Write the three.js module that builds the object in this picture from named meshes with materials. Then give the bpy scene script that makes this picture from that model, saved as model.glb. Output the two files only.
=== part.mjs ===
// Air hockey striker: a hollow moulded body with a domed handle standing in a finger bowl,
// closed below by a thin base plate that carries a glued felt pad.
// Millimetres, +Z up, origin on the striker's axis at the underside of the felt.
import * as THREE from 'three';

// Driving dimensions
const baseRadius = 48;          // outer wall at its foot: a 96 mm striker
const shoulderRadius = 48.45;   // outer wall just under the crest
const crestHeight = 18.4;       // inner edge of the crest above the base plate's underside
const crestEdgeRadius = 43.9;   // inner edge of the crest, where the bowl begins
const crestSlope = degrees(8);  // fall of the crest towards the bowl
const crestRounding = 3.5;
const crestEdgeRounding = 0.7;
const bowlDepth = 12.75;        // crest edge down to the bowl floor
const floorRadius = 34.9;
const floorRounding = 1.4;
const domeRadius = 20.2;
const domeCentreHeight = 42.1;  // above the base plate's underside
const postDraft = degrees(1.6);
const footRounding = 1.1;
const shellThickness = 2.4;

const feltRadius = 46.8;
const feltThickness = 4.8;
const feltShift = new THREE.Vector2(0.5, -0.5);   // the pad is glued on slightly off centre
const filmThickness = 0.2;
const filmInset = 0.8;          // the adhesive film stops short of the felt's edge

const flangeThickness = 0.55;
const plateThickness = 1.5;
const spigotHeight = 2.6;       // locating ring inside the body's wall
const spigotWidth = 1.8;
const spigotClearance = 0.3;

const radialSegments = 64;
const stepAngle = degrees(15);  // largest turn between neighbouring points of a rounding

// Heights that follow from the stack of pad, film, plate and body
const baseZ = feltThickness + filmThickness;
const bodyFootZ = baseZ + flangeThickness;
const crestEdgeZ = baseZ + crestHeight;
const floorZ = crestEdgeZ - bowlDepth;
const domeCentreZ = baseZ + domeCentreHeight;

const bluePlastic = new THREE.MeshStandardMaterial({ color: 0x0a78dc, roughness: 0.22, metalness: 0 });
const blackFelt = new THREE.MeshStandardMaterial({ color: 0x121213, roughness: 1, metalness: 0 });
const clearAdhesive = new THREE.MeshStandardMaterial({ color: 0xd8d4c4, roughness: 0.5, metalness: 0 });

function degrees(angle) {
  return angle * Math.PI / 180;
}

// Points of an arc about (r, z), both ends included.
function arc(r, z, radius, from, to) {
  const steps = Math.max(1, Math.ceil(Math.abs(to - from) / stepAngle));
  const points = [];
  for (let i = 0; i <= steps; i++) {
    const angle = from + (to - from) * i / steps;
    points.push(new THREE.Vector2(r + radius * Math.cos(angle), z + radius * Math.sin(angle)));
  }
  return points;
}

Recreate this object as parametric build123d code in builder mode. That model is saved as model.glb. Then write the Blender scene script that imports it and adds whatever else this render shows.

--*--

◆ Challenge
Using the listing above, reproduce each line without omission.

◆ Task solution
Write the three.js module that builds the object in this picture from named meshes with materials. Then give the bpy scene script that makes this picture from that model, saved as model.glb. Output the two files only.
=== part.mjs ===
// Air hockey striker: a hollow moulded body with a domed handle standing in a finger bowl,
// closed below by a thin base plate that carries a glued felt pad.
// Millimetres, +Z up, origin on the striker's axis at the underside of the felt.
import * as THREE from 'three';

// Driving dimensions
const baseRadius = 48;          // outer wall at its foot: a 96 mm striker
const shoulderRadius = 48.45;   // outer wall just under the crest
const crestHeight = 18.4;       // inner edge of the crest above the base plate's underside
const crestEdgeRadius = 43.9;   // inner edge of the crest, where the bowl begins
const crestSlope = degrees(8);  // fall of the crest towards the bowl
const crestRounding = 3.5;
const crestEdgeRounding = 0.7;
const bowlDepth = 12.75;        // crest edge down to the bowl floor
const floorRadius = 34.9;
const floorRounding = 1.4;
const domeRadius = 20.2;
const domeCentreHeight = 42.1;  // above the base plate's underside
const postDraft = degrees(1.6);
const footRounding = 1.1;
const shellThickness = 2.4;

const feltRadius = 46.8;
const feltThickness = 4.8;
const feltShift = new THREE.Vector2(0.5, -0.5);   // the pad is glued on slightly off centre
const filmThickness = 0.2;
const filmInset = 0.8;          // the adhesive film stops short of the felt's edge

const flangeThickness = 0.55;
const plateThickness = 1.5;
const spigotHeight = 2.6;       // locating ring inside the body's wall
const spigotWidth = 1.8;
const spigotClearance = 0.3;

const radialSegments = 64;
const stepAngle = degrees(15);  // largest turn between neighbouring points of a rounding

// Heights that follow from the stack of pad, film, plate and body
const baseZ = feltThickness + filmThickness;
const bodyFootZ = baseZ + flangeThickness;
const crestEdgeZ = baseZ + crestHeight;
const floorZ = crestEdgeZ - bowlDepth;
const domeCentreZ = baseZ + domeCentreHeight;

const bluePlastic = new THREE.MeshStandardMaterial({ color: 0x0a78dc, roughness: 0.22, metalness: 0 });
const blackFelt = new THREE.MeshStandardMaterial({ color: 0x121213, roughness: 1, metalness: 0 });
const clearAdhesive = new THREE.MeshStandardMaterial({ color: 0xd8d4c4, roughness: 0.5, metalness: 0 });

function degrees(angle) {
  return angle * Math.PI / 180;
}

// Points of an arc about (r, z), both ends included.
function arc(r, z, radius, from, to) {
  const steps = Math.max(1, Math.ceil(Math.abs(to - from) / stepAngle));
  const points = [];
  for (let i = 0; i <= steps; i++) {
    const angle = from + (to - from) * i / steps;
    points.push(new THREE.Vector2(r + radius * Math.cos(angle), z + radius * Math.sin(angle)));
  }
  return points;
}

Recreate this object as parametric build123d code in builder mode. That model is saved as model.glb. Then write the Blender scene script that imports it and adds whatever else this render shows.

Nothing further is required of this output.